Start

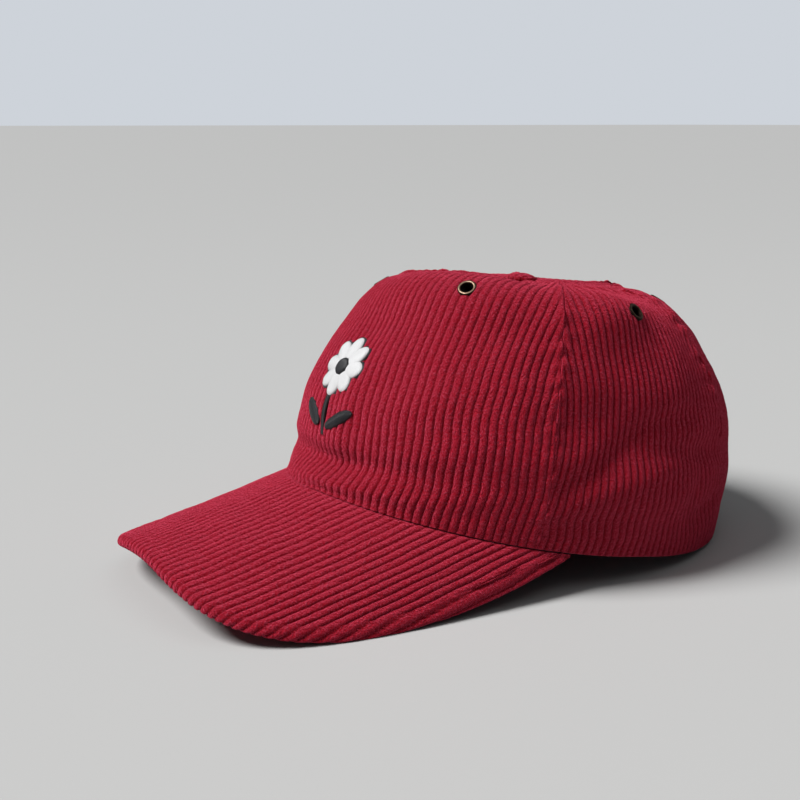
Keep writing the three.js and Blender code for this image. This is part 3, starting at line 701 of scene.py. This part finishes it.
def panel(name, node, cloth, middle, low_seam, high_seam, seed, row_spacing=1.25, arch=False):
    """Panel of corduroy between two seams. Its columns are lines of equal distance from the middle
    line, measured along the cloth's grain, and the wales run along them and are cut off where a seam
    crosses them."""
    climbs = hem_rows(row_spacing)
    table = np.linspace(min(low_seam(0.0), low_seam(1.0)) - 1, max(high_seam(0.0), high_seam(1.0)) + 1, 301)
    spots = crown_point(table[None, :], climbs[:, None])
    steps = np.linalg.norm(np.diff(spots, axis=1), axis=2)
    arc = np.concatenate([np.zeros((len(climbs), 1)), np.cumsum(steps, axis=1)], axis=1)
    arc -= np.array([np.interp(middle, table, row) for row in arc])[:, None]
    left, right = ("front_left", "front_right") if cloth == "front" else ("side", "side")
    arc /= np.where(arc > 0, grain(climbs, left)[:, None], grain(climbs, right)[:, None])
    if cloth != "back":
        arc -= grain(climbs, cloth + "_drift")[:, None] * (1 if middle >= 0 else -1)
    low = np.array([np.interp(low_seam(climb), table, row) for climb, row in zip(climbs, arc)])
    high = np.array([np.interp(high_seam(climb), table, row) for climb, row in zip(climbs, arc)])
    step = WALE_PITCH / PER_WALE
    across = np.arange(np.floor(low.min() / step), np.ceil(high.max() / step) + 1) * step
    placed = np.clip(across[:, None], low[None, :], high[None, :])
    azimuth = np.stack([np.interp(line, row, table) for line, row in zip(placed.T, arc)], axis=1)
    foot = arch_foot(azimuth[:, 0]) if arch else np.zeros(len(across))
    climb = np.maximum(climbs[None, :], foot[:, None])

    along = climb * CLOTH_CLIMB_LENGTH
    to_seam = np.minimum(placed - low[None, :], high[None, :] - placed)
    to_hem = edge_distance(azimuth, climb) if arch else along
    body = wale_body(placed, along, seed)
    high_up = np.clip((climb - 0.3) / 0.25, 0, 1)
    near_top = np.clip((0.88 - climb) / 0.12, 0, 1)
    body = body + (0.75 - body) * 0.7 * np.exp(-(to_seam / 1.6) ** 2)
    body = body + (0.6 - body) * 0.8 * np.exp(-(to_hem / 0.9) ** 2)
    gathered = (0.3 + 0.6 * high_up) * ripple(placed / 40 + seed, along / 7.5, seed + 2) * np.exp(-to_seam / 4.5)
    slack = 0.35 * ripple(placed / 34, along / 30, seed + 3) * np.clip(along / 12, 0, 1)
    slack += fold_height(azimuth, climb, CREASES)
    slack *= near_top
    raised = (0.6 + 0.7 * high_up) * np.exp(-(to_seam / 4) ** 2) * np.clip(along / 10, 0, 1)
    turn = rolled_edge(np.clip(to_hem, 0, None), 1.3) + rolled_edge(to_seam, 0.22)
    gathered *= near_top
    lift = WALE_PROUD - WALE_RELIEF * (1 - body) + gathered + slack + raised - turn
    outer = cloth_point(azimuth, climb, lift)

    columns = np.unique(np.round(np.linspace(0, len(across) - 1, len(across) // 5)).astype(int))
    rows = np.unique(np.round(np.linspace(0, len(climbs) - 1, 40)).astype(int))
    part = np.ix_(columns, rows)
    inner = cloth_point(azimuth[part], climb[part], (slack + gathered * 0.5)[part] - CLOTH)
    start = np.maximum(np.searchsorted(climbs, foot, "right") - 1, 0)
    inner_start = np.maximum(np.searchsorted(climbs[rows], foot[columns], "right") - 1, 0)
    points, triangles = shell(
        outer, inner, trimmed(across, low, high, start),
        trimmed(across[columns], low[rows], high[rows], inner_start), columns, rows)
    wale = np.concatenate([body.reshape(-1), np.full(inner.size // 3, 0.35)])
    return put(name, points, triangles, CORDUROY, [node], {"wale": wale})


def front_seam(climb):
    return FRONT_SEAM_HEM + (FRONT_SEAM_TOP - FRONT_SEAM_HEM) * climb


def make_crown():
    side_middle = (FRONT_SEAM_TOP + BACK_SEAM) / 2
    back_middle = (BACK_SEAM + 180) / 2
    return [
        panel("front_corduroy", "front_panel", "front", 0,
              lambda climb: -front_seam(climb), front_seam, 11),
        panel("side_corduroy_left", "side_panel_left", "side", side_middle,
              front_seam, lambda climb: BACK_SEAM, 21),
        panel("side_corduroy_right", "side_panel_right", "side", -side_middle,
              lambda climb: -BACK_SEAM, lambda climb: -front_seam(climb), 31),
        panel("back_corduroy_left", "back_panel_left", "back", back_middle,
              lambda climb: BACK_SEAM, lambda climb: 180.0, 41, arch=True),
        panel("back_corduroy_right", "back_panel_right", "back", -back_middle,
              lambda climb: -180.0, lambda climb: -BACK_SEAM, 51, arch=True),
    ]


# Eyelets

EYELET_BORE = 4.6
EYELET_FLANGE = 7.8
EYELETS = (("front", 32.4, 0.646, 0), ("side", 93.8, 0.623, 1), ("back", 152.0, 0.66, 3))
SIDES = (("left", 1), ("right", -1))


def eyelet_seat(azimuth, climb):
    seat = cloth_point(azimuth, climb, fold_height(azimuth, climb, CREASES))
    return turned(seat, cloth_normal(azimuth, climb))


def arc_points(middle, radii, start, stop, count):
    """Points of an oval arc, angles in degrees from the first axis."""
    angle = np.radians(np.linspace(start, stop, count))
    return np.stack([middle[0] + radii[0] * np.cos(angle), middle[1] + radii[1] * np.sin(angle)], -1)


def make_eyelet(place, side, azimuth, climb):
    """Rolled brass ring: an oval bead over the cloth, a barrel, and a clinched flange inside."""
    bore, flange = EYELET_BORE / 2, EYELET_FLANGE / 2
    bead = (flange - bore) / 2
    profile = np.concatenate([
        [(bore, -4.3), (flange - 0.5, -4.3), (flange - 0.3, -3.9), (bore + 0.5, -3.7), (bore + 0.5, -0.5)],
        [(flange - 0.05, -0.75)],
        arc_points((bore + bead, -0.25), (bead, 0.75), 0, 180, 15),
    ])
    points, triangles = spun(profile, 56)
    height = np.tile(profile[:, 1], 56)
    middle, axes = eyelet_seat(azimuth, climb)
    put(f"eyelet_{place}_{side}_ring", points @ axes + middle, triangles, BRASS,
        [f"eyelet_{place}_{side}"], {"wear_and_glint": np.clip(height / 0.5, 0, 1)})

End

### To do
Return the lines above precisely as they appear, beginning at the first line and ending at the line with "climb = np.maximum(climbs[None, :], foot[:, None])", and nothing after it.

### Task solution
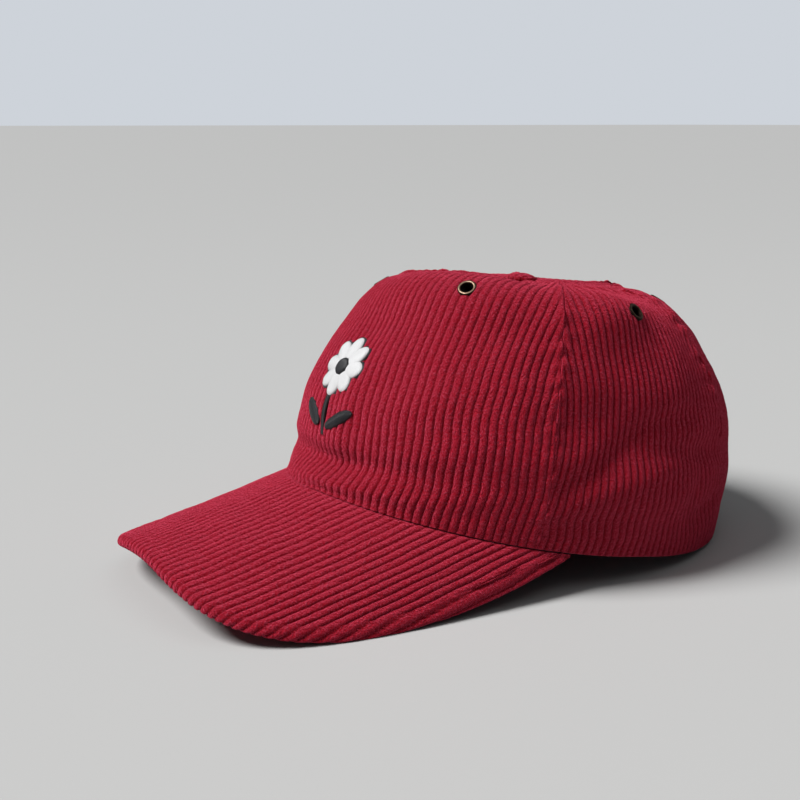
Keep writing the three.js and Blender code for this image. This is part 3, starting at line 701 of scene.py. This part finishes it.
def panel(name, node, cloth, middle, low_seam, high_seam, seed, row_spacing=1.25, arch=False):
    """Panel of corduroy between two seams. Its columns are lines of equal distance from the middle
    line, measured along the cloth's grain, and the wales run along them and are cut off where a seam
    crosses them."""
    climbs = hem_rows(row_spacing)
    table = np.linspace(min(low_seam(0.0), low_seam(1.0)) - 1, max(high_seam(0.0), high_seam(1.0)) + 1, 301)
    spots = crown_point(table[None, :], climbs[:, None])
    steps = np.linalg.norm(np.diff(spots, axis=1), axis=2)
    arc = np.concatenate([np.zeros((len(climbs), 1)), np.cumsum(steps, axis=1)], axis=1)
    arc -= np.array([np.interp(middle, table, row) for row in arc])[:, None]
    left, right = ("front_left", "front_right") if cloth == "front" else ("side", "side")
    arc /= np.where(arc > 0, grain(climbs, left)[:, None], grain(climbs, right)[:, None])
    if cloth != "back":
        arc -= grain(climbs, cloth + "_drift")[:, None] * (1 if middle >= 0 else -1)
    low = np.array([np.interp(low_seam(climb), table, row) for climb, row in zip(climbs, arc)])
    high = np.array([np.interp(high_seam(climb), table, row) for climb, row in zip(climbs, arc)])
    step = WALE_PITCH / PER_WALE
    across = np.arange(np.floor(low.min() / step), np.ceil(high.max() / step) + 1) * step
    placed = np.clip(across[:, None], low[None, :], high[None, :])
    azimuth = np.stack([np.interp(line, row, table) for line, row in zip(placed.T, arc)], axis=1)
    foot = arch_foot(azimuth[:, 0]) if arch else np.zeros(len(across))
    climb = np.maximum(climbs[None, :], foot[:, None])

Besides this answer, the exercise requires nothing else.